Daniel Craig bimbles around with some othe cultured officah types in ww2. Think its a three parter. Normally not my sort of thing but Craig carried it and there was some good gentle humour.
 
The Yellow Sea (same director as The Chaser). Lots of action (blood and car chases). Not as good as The Chaser and I got a bit lost with all the characters :oops:

Have a choice tonight of:

Cold Fish
The Woodsman and the Rain
Adrift in Tokyo
Return to Burma
The Foreign Duck, The Native Duck and God in a Coin Locker

Decisions, decisions:D
 
The Place Beyond the Pines - Enjoyed the first hour, 2nd hour was ok, 3rd act was dull.

I think the writer/director tried too hard to come up with a narrative that fit a concept or an idea. It doesn't, so feels forced and clumsy.

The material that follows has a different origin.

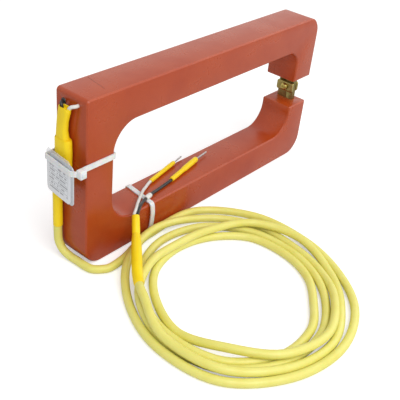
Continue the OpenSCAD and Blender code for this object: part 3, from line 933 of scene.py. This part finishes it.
def make_loose_tie():
    """Open tie over the lower arm: up its front, over the window's floor and down its back."""
    low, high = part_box("coil_tie")
    lean = 5 / BODY_T * MM  # sideways for each millimetre from front to back
    x0 = low.x + 0.4 * MM
    rear_y, top = BODY_T + 0.9, 29.2
    places = [
        (-1.3, 2.2), (-2.6, 12), (-3.4, 21), (-1.8, 29.6), (8, 29.4), (20, top),
        (rear_y, top), (rear_y, 1.8),
    ]
    path = [
        Vector((x0 + (y + 1.4) * lean, CORNER.y + y * MM, up * MM)) for y, up in places
    ]
    bm = strap(path, Vector((TIE_W * MM, 0, 0)), 2.6, False)
    head = Vector((high.x - 8.2 * MM, CORNER.y + (BODY_T + 0.6) * MM, 0.8 * MM))
    block(bm, head, head + Vector((6.4, 5.2, 5.8)) * MM, 0.6)
    piece_of(bm, "loose_tie", "tie_nylon", "coil_tie", angle=40.0)


# ---- stage -------------------------------------------------------------------

FLOOR_HALF = 12.0
FLOOR_GLOW = 0.42  # in the camera's own rays only
AMBIENT = 0.55
AIM = Vector((0, 0, 0.05))


def make_world():
    """White surroundings, which light the object at a plain level."""
    world = bpy.data.worlds.new("studio")
    bpy.context.scene.world = world
    world.use_nodes = True
    t = Tree(world.node_tree)
    back = world.node_tree.nodes["Background"]
    rays = t.add("ShaderNodeLightPath").outputs
    mirrored = t.math("MAXIMUM", rays["Is Glossy Ray"], rays["Is Transmission Ray"])
    seen = t.math("MAXIMUM", rays["Is Camera Ray"], mirrored)
    t.set(back, "Color", (1, 1, 1, 1))
    t.set(back, "Strength", t.span(seen, 0, 1, AMBIENT, 1.0))


def make_floor():
    """Pale floor that the object stands on."""
    bm = bmesh.new()
    bmesh.ops.create_grid(bm, x_segments=1, y_segments=1, size=FLOOR_HALF)
    mesh = bpy.data.meshes.new("floor")
    bm.to_mesh(mesh)
    bm.free()
    floor = bpy.data.objects.new("floor", mesh)
    bpy.context.scene.collection.objects.link(floor)
    t, shader, mat = finish("pale_floor", 0.9, specular_ior_level=0.0)
    t.set(shader, "Base Color", (0.82, 0.82, 0.82, 1))
    t.set(shader, "Emission Color", (1, 1, 1, 1))
    seen = t.add("ShaderNodeLightPath").outputs["Is Camera Ray"]
    t.set(shader, "Emission Strength", t.span(seen, 0, 1, 0.0, FLOOR_GLOW))
    mesh.materials.append(mat)


def make_lamps():
    """A large soft lamp from the front left and a weaker one from the right."""
    for name, place, size, power in (
        ("key_light", Vector((-0.35, -0.75, 1.0)), 1.1, 8.9),
        ("fill_light", Vector((0.9, -0.5, 0.8)), 1.2, 4.0),
    ):
        data = bpy.data.lights.new(name, "AREA")
        data.shape = "DISK"
        data.size = size
        data.energy = power
        lamp = bpy.data.objects.new(name, data)
        lamp.location = place
        lamp.rotation_euler = (AIM - place).to_track_quat("-Z", "Y").to_euler()
        bpy.context.scene.collection.objects.link(lamp)


# ---- the whole object --------------------------------------------------------

make_camera()
cable = make_cable()
white_tail = make_tail_wire("white", WHITE_ROUTE)
black_tail = make_tail_wire("black", BLACK_ROUTE)
make_casting()
make_bridge()
# Black bead at the dark core's exit: potting, and painted shade of its hole.
make_seal_and_hole_shade("core_seal", 23.5, 132, 4.6)
make_cable_sleeves()
make_lead_wires()
cable_parts, white_parts, black_parts = make_tail_end()
make_label()
make_label_tie()
make_loose_tie()
make_world()
make_floor()
make_lamps()
bpy.context.scene.view_settings.view_transform = "Standard"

Some good performance though ad on the whole I enjoyed it, but I felt like I was sitting through a failed project. All that said, it had a nice seventies feel to it and wasn't a hyper jazzed hollywood action fest, so I'm always happy that films like this are still getting made.

Is there a better portrayer of ratty scumbags than Ben Mendelsohn out there right now? He's nailed it down to an artform.
 
You are in for a treat then Minnie, seriously - i think you've managed to watch his two most throwaway films. I can't recommend Love Exposure enough.

:D

I've still got Adrift in Tokyo, The Foreign Duck etc., Return to Burma and The Woodsman and the Rain to watch before I start ordering more!

Will check on TWF and Terracotta though to see if they have any. Do you know about Third Window Films and Terracotta Distribution? Really pleased I found them
 
Dark Knight Rises. They aren't even pretending with this one

Particularly enjoyed banes risible non-accent.

'theres a storm coming and you people will wonder how you had so much and left us so little'

thanks catwoma, you've just managed to make it all politics of envy.